-- Start of Records for this exercise --

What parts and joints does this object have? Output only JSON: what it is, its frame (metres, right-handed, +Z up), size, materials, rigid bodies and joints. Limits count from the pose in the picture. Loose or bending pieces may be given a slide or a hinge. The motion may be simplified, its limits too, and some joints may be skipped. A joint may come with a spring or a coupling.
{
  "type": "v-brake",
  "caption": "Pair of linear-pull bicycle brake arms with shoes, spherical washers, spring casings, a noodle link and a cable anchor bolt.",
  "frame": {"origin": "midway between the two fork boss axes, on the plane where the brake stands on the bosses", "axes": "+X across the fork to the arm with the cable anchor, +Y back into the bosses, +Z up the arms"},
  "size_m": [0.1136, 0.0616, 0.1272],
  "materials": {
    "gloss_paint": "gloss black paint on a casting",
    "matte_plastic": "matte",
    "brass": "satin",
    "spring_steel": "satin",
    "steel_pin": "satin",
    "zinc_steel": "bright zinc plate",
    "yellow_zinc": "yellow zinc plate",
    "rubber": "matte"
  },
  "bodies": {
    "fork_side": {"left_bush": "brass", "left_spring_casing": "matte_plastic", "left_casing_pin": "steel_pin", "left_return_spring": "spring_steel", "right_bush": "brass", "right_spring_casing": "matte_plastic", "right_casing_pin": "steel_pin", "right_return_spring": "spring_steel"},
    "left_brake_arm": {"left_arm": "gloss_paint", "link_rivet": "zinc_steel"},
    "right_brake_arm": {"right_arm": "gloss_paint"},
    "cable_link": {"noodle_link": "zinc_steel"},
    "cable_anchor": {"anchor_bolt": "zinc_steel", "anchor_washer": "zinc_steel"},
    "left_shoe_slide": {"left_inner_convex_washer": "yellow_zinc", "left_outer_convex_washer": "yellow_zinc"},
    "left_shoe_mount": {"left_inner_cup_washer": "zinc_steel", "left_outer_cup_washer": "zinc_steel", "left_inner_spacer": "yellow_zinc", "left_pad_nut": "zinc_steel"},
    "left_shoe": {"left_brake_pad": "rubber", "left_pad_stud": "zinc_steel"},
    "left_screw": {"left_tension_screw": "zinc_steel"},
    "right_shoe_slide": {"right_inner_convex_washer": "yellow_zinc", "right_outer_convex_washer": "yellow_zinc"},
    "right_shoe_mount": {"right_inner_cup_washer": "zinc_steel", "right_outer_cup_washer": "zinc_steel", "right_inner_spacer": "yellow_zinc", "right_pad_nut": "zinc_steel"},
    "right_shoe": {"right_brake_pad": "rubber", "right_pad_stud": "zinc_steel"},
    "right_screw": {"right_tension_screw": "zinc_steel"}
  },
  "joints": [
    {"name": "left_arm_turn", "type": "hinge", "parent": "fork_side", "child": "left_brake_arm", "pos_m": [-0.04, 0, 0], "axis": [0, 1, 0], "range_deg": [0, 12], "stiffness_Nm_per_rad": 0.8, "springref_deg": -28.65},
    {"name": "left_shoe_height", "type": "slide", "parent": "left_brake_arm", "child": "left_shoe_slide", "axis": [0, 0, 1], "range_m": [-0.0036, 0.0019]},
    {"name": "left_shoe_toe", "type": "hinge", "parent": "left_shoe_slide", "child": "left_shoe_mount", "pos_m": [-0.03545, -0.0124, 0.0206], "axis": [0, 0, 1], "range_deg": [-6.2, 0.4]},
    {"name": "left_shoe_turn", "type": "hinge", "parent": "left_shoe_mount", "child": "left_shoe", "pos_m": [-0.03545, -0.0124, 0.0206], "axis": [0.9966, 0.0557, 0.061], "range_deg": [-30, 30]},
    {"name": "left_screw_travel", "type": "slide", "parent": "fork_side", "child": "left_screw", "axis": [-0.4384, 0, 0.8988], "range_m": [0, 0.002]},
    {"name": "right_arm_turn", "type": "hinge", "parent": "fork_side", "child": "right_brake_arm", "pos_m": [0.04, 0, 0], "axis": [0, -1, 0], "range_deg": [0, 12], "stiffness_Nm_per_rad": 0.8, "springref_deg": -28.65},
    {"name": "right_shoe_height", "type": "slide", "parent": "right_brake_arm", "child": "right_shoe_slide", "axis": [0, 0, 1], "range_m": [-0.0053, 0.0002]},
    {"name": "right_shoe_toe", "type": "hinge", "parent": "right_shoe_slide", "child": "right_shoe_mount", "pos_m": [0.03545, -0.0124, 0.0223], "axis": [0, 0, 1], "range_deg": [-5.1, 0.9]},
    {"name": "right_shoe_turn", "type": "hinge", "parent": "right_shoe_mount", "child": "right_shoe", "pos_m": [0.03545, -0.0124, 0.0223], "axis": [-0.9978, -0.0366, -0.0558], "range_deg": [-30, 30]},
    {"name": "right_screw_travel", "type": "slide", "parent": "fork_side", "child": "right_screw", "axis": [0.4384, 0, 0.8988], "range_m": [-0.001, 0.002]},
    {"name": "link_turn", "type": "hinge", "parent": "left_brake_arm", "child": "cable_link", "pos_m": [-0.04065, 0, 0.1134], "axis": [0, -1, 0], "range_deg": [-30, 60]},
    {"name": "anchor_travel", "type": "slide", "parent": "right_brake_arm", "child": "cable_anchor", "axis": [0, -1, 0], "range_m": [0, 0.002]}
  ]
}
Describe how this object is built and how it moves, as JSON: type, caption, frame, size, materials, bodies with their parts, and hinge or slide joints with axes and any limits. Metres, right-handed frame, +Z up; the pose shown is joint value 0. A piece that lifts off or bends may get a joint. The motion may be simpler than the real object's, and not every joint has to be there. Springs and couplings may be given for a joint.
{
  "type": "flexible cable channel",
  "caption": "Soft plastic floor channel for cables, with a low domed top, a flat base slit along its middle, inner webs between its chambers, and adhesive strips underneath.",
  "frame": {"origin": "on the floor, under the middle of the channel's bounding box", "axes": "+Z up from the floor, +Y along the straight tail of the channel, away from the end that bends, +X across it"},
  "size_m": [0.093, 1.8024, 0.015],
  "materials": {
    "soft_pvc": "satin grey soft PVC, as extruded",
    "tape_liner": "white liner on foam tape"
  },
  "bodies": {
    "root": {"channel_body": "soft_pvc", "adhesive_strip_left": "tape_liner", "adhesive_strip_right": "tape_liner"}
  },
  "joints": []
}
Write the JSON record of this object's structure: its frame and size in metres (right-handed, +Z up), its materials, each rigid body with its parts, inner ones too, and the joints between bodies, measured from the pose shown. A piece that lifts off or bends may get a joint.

-- End of Records for this exercise --

Description of the task: All entries must be repeated verbatim.

Exercise response:
What parts and joints does this object have? Output only JSON: what it is, its frame (metres, right-handed, +Z up), size, materials, rigid bodies and joints. Limits count from the pose in the picture. Loose or bending pieces may be given a slide or a hinge. The motion may be simplified, its limits too, and some joints may be skipped. A joint may come with a spring or a coupling.
{
  "type": "v-brake",
  "caption": "Pair of linear-pull bicycle brake arms with shoes, spherical washers, spring casings, a noodle link and a cable anchor bolt.",
  "frame": {"origin": "midway between the two fork boss axes, on the plane where the brake stands on the bosses", "axes": "+X across the fork to the arm with the cable anchor, +Y back into the bosses, +Z up the arms"},
  "size_m": [0.1136, 0.0616, 0.1272],
  "materials": {
    "gloss_paint": "gloss black paint on a casting",
    "matte_plastic": "matte",
    "brass": "satin",
    "spring_steel": "satin",
    "steel_pin": "satin",
    "zinc_steel": "bright zinc plate",
    "yellow_zinc": "yellow zinc plate",
    "rubber": "matte"
  },
  "bodies": {
    "fork_side": {"left_bush": "brass", "left_spring_casing": "matte_plastic", "left_casing_pin": "steel_pin", "left_return_spring": "spring_steel", "right_bush": "brass", "right_spring_casing": "matte_plastic", "right_casing_pin": "steel_pin", "right_return_spring": "spring_steel"},
    "left_brake_arm": {"left_arm": "gloss_paint", "link_rivet": "zinc_steel"},
    "right_brake_arm": {"right_arm": "gloss_paint"},
    "cable_link": {"noodle_link": "zinc_steel"},
    "cable_anchor": {"anchor_bolt": "zinc_steel", "anchor_washer": "zinc_steel"},
    "left_shoe_slide": {"left_inner_convex_washer": "yellow_zinc", "left_outer_convex_washer": "yellow_zinc"},
    "left_shoe_mount": {"left_inner_cup_washer": "zinc_steel", "left_outer_cup_washer": "zinc_steel", "left_inner_spacer": "yellow_zinc", "left_pad_nut": "zinc_steel"},
    "left_shoe": {"left_brake_pad": "rubber", "left_pad_stud": "zinc_steel"},
    "left_screw": {"left_tension_screw": "zinc_steel"},
    "right_shoe_slide": {"right_inner_convex_washer": "yellow_zinc", "right_outer_convex_washer": "yellow_zinc"},
    "right_shoe_mount": {"right_inner_cup_washer": "zinc_steel", "right_outer_cup_washer": "zinc_steel", "right_inner_spacer": "yellow_zinc", "right_pad_nut": "zinc_steel"},
    "right_shoe": {"right_brake_pad": "rubber", "right_pad_stud": "zinc_steel"},
    "right_screw": {"right_tension_screw": "zinc_steel"}
  },
  "joints": [
    {"name": "left_arm_turn", "type": "hinge", "parent": "fork_side", "child": "left_brake_arm", "pos_m": [-0.04, 0, 0], "axis": [0, 1, 0], "range_deg": [0, 12], "stiffness_Nm_per_rad": 0.8, "springref_deg": -28.65},
    {"name": "left_shoe_height", "type": "slide", "parent": "left_brake_arm", "child": "left_shoe_slide", "axis": [0, 0, 1], "range_m": [-0.0036, 0.0019]},
    {"name": "left_shoe_toe", "type": "hinge", "parent": "left_shoe_slide", "child": "left_shoe_mount", "pos_m": [-0.03545, -0.0124, 0.0206], "axis": [0, 0, 1], "range_deg": [-6.2, 0.4]},
    {"name": "left_shoe_turn", "type": "hinge", "parent": "left_shoe_mount", "child": "left_shoe", "pos_m": [-0.03545, -0.0124, 0.0206], "axis": [0.9966, 0.0557, 0.061], "range_deg": [-30, 30]},
    {"name": "left_screw_travel", "type": "slide", "parent": "fork_side", "child": "left_screw", "axis": [-0.4384, 0, 0.8988], "range_m": [0, 0.002]},
    {"name": "right_arm_turn", "type": "hinge", "parent": "fork_side", "child": "right_brake_arm", "pos_m": [0.04, 0, 0], "axis": [0, -1, 0], "range_deg": [0, 12], "stiffness_Nm_per_rad": 0.8, "springref_deg": -28.65},
    {"name": "right_shoe_height", "type": "slide", "parent": "right_brake_arm", "child": "right_shoe_slide", "axis": [0, 0, 1], "range_m": [-0.0053, 0.0002]},
    {"name": "right_shoe_toe", "type": "hinge", "parent": "right_shoe_slide", "child": "right_shoe_mount", "pos_m": [0.03545, -0.0124, 0.0223], "axis": [0, 0, 1], "range_deg": [-5.1, 0.9]},
    {"name": "right_shoe_turn", "type": "hinge", "parent": "right_shoe_mount", "child": "right_shoe", "pos_m": [0.03545, -0.0124, 0.0223], "axis": [-0.9978, -0.0366, -0.0558], "range_deg": [-30, 30]},
    {"name": "right_screw_travel", "type": "slide", "parent": "fork_side", "child": "right_screw", "axis": [0.4384, 0, 0.8988], "range_m": [-0.001, 0.002]},
    {"name": "link_turn", "type": "hinge", "parent": "left_brake_arm", "child": "cable_link", "pos_m": [-0.04065, 0, 0.1134], "axis": [0, -1, 0], "range_deg": [-30, 60]},
    {"name": "anchor_travel", "type": "slide", "parent": "right_brake_arm", "child": "cable_anchor", "axis": [0, -1, 0], "range_m": [0, 0.002]}
  ]
}
Describe how this object is built and how it moves, as JSON: type, caption, frame, size, materials, bodies with their parts, and hinge or slide joints with axes and any limits. Metres, right-handed frame, +Z up; the pose shown is joint value 0. A piece that lifts off or bends may get a joint. The motion may be simpler than the real object's, and not every joint has to be there. Springs and couplings may be given for a joint.
{
  "type": "flexible cable channel",
  "caption": "Soft plastic floor channel for cables, with a low domed top, a flat base slit along its middle, inner webs between its chambers, and adhesive strips underneath.",
  "frame": {"origin": "on the floor, under the middle of the channel's bounding box", "axes": "+Z up from the floor, +Y along the straight tail of the channel, away from the end that bends, +X across it"},
  "size_m": [0.093, 1.8024, 0.015],
  "materials": {
    "soft_pvc": "satin grey soft PVC, as extruded",
    "tape_liner": "white liner on foam tape"
  },
  "bodies": {
    "root": {"channel_body": "soft_pvc", "adhesive_strip_left": "tape_liner", "adhesive_strip_right": "tape_liner"}
  },
  "joints": []
}
Write the JSON record of this object's structure: its frame and size in metres (right-handed, +Z up), its materials, each rigid body with its parts, inner ones too, and the joints between bodies, measured from the pose shown. A piece that lifts off or bends may get a joint.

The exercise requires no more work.